Menurut Ahmad Khatib, barang siapa yang masih mematuhi adat yang berasal dari syaitan yaitu dari Datuk Perpatih Nan Sebatang Nan Datuk Ketumanggungan. Disamping hukum Tuhan adalah kafir dan akan masuk neraka. Semua harta benda yang di peroleh menurut hukum waris kemenakan dianggap sebagai harta rampasan. Barang siapa yang mempertahankannya sebagai miliknya berdosa besar, karena menghabiskan harta benda anak yatim piatu. Pelakunya adalah fasik dan tidak berhak menjadi saksi dalam perkawinan. Karena itu tobat adalah mutlak dan perkawinan itu harus di ulang kembali, kalau tidak maka orang menjadi murtad. Hendaknya hubungan diputuskan dengan mereka yang tidak mau menerima hukum waris Islam dan mereka tidak punya hak untuk mendapatkan pemakaman secara Islam.[8]
3.      Ahmad Khatib Menentang Tarekat
Selain tantangan terhadap pembagian warisan, Ahmad Khatib juga menentang terekat. Buku Ahmad Khatib yang paling terkenal di bidang ini ialah Izharu Zaghlil Kadzibin Fi Tasyabbuhihim bis shadiqin, tentangan tarekat khususnya terekat Naqsyabandi. Buku yang ditulis dalam bahasa melayu itu sudah pernah di-Indonesiakan oleh A. Arief pada tahun 1961 dan dicetak ulang pada tahun 1978, karena serangan terhadap tarekat dianggap telah aktual.[9]

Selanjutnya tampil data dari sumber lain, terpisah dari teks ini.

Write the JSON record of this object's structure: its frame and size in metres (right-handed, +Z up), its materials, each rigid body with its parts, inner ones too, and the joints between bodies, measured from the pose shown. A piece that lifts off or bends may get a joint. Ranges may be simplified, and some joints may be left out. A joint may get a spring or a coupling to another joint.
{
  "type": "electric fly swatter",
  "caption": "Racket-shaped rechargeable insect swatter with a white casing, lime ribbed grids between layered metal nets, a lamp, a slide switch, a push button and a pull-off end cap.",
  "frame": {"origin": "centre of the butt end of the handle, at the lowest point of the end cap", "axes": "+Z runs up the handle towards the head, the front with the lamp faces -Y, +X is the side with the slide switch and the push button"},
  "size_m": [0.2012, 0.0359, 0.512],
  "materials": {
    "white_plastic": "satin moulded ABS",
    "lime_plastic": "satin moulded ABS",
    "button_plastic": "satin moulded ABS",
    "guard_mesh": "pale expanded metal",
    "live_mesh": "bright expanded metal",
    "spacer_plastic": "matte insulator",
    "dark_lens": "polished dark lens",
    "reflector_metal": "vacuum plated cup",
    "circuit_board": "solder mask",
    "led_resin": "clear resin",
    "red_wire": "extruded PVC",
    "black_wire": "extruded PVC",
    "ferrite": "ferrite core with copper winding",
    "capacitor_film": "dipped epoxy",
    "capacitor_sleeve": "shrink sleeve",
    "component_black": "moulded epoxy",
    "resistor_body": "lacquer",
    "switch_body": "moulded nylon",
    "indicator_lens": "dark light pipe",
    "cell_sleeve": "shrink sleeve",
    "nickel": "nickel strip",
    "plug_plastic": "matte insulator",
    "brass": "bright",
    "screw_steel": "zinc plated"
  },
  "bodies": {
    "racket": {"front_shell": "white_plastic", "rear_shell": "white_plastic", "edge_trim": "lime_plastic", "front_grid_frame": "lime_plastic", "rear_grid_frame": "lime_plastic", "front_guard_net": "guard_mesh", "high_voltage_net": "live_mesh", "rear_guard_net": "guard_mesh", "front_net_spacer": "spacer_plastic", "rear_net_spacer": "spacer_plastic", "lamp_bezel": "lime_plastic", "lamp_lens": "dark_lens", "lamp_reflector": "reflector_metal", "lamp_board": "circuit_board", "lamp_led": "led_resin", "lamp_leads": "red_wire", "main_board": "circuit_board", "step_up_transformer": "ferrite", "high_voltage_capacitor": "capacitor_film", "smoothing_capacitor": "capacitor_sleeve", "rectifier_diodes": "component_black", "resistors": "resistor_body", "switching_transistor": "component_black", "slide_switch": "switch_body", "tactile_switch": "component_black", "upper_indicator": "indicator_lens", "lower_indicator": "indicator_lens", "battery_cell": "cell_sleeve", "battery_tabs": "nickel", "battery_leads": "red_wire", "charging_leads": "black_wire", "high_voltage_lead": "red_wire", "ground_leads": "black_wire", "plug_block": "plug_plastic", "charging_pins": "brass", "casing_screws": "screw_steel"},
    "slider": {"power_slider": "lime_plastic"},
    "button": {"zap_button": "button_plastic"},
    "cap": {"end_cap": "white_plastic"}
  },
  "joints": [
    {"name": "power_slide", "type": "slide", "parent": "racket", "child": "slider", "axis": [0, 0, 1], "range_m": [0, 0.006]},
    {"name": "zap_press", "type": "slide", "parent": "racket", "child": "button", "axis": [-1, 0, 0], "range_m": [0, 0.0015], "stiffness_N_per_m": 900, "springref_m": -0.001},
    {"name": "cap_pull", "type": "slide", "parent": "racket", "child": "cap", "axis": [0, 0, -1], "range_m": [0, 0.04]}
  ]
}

Menurut informasi yang diterima oleh Snouck Hurgronje dalam Karel A Steenbrink, alasan yang paling kuat untuk menentang terekat adalah sikap iri hati Syekh Ahmad Khatib terhadap Syekh Jalal Kubis atau Sulaiman Effendi. Ada beberapa alasan yang cukup kuat dan rasional untuk menentang tarekat ini. Menurut mukadimahnya Ahmad Khatib mengambil bahan untuk bagian pertama dari kitab Alba’ist Ila Inkar Al-Bid’ah Wa’l Hawadist, permulaan kitab ini hanya merupakan kumpulan kutipan dari Al-Qur’an dan Hadist yang khusus menyerukan agar menjauhkan diri dari bid’ah. Selanjutnya kitab ini ditulis dalam bentuk jawaban terhadap lima pertanyaan. Masalah pertama adalah tentang asal tarekat Naqsyabandinya
Dalam Karel A Steenbrink dituliskan bahwa Ahmad Khatib mempunyai kecenderungan untuk cepat sekali “mengafirkan” orang lain, sebagaimana dia mengatakan :
Mungkin ia meyakini suatu i’tikad yang salah tentang Allah ta’ala: maka ia menurut hukum syari’ah dan pada sisi Tuhan, menjadi kafir. Padahal ia tidak mengetahui telaah menjadi kafir dengan i’tikad itu, seperti kebanyakan ahli terekat di Indonesia yang mengi’tikadkan Allah itu “Diiya’u lami, laisa kamistlihi syai’un”, artinya : “Cahaya yang cemerlang, yang tidak ada sempurnanya suatu jua”, maka orang yang menyakini Allah ta’ala cahaya dan tiap-tiap cahaya itu baharu. Dan diyakininya ia bersifat cemerlang dan cemerlang adalah sifat yang baharu seperti sifat api, matahari, tiap-tiap yang bercahaya dan tiap-tiap yang licin, maka orang mukmin tidak ragu lagi tentang kafirnya dengan i’tikad ini karena ia bertuhan kepada cahaya....”[10]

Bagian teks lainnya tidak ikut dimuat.